Iran Accepts Compromise Agenda At Nuclear Conference

by Editor
May 9, 2007
in Nuclear Weapons News
3 min read
0
14
VIEWS

Agence France-Presse,

Vienna: Iran accepted an agenda compromise Tuesday in the waning days of a UN non-proliferation conference that saved the meeting from collapse and opened the door to talks on compliance with nuclear rules. The two-week conference had been deadlocked since opening on April 30 as Iran, which the United States charges is secretly developing the atomic bomb and which is under UN sanctions for its nuclear work, objected to an agenda item that called for full compliance with the Non-Proliferation Treaty (NPT).

Iran wanted to amend this to read compliance with “all the provisions” of the treaty to ensure that disarmament by nuclear-weapons states would be discussed, as well as compliance by non-weapons states with NPT safeguards against using atomic energy for military purposes.

Iran finally accepted an explanatory footnote to that effect, rather than re-working the basic text, which Japanese conference chair Yukiya Amano had refused to do.
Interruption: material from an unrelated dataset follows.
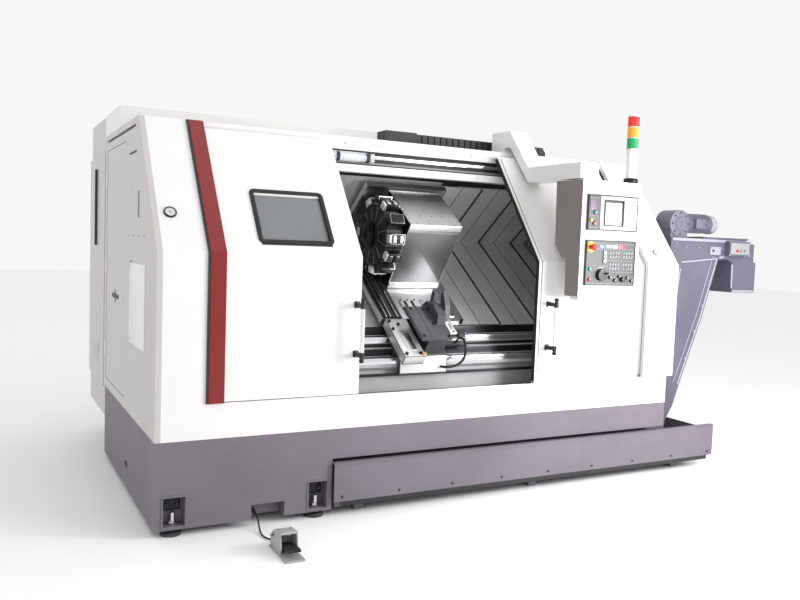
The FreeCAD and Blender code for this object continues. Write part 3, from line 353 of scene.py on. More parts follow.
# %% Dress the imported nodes
WARDROBE = (
    (white, "base_skirt", "inner_front_panels", "left_corner_cover", "left_door",
     "right_door", "right_end_cover", "roof_cover", "overhead_arm", "pendant_body"),
    # Painted shade: these left and rear sheets wear the darkened copy of the enclosure white.
    (painted_shade_white, "back_cover", "left_end_cover", "left_end_door", "rear_cabinet",
     "rear_cabinet_door"),
    (base_violet, "bed_base", "tank_front_panel", "coolant_tank"),
    (conveyor_violet, "conveyor_casing"),
    (motor_violet, "conveyor_drive"),
    (trim_red, "red_trim"),
    (casting_grey, "slant_bed", "headstock", "tailstock_body"),
    (casting_dark, "steady_rest_body", "steady_arm_front", "steady_arm_rear"),
    (cover_steel, "way_cover_1", "way_cover_2", "way_cover_3", "way_cover_4",
     "way_cover_left"),
    (housing_steel, "saddle", "turret_housing"),
    (turned_steel, "spindle", "chuck_body", "tailstock_quill", "live_centre"),
    (ground_steel, "chuck_jaw_1", "chuck_jaw_2", "chuck_jaw_3", "tool_holders"),
    (black_oxide, "turret_disc"),
    (black_plastic, "cable_chain", "left_door_handle", "right_door_handle", "cable_gland",
     "handwheel", "feed_knob"),
    (window_glass, "left_window"),
    (lamp_glass, "work_lamp"),
    (panel_black, "operator_panel"),
    (stop_red, "e_stop"),
    (key_white, "start_button", "hold_button"),
    (white, "signal_tower"),
    (dark_iron, "leveling_pads"),
    (pedal_grey, "pedal_hood"),
    (black_oxide, "pedal_flap"),
    (rubber, "pedal_cable", "steady_hose"),
)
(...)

Iranian ambassador Ali Asghar Soltanieh told the conference his government was accepting this compromise “in a display of good will and flexibility.”

US delegation chief Christopher Ford told reporters it was a “disappointment that as a result of Iran's obstruction of the proceedings that it's taken so long to get to the point of beginning substantive discussion.”

He said he was “pleased … that in the face of pressure from a united international community, Iran has backed down in return for a restatement of what has been obvious all along.”

At an afternoon session, Ford said that besides disarmament, key topics before the conference ends Friday would be “regional issues, including the 1995 (NPT conference) Resolution on the Middle East (creating a nuclear-free zone), how to expand peaceful international nuclear cooperation, and how best to deter violators of the Treaty from withdrawing from it,” as well as compliance with safeguards.

A crucial subject here is how to penalize states, like North Korea, which pull out of the NPT after using aid for a peaceful nuclear program to develop atomic weapons.

But South African ambassador Abdul Samad Minty turned the focus back to nuclear weapons states when he said Britain's effort to update its Trident submarine deterrent was a step back from the need to “diminish the role of nuclear weapons in security policies.”

A Western diplomat said Iran's about-face, after a week of refusing to yield on the agenda, was a surprise and due in part to Iranian allies among the non-aligned states being “furious” that debate on what they consider key issues might not take place.

The conference of 130 states from the 189-nation NPT is the first of a series preparing for a 2010 review on amendments to the 1970 treaty on fighting the spread of nuclear weapons. Many feel the NPT needs to be reinforced in order to handle nuclear crises such as Iran and North Korea.

Soltanieh's compromise offering, based on a proposal made by South Africa, was immediately backed by non-aligned states South Africa, Algeria, Cuba, Indonesia, Venezuela, Malaysia, and Syria, before being adopted by consensus.

Several Western diplomats had charged that Iran was blocking the meeting in order to avoid further condemnation over its defiance of UN sanctions calling on it to stop enriching uranium and to cooperate fully with UN inspectors.

London-based disarmement analyst Rebecca Johnson said she thought non-aligned movement (NAM) states “had made it clear to the Iranians that … a solution had to be found because for the most of the NAM… the NPT is very important.”

In addition, “they did not want Iran to walk away from the treaty,” she said.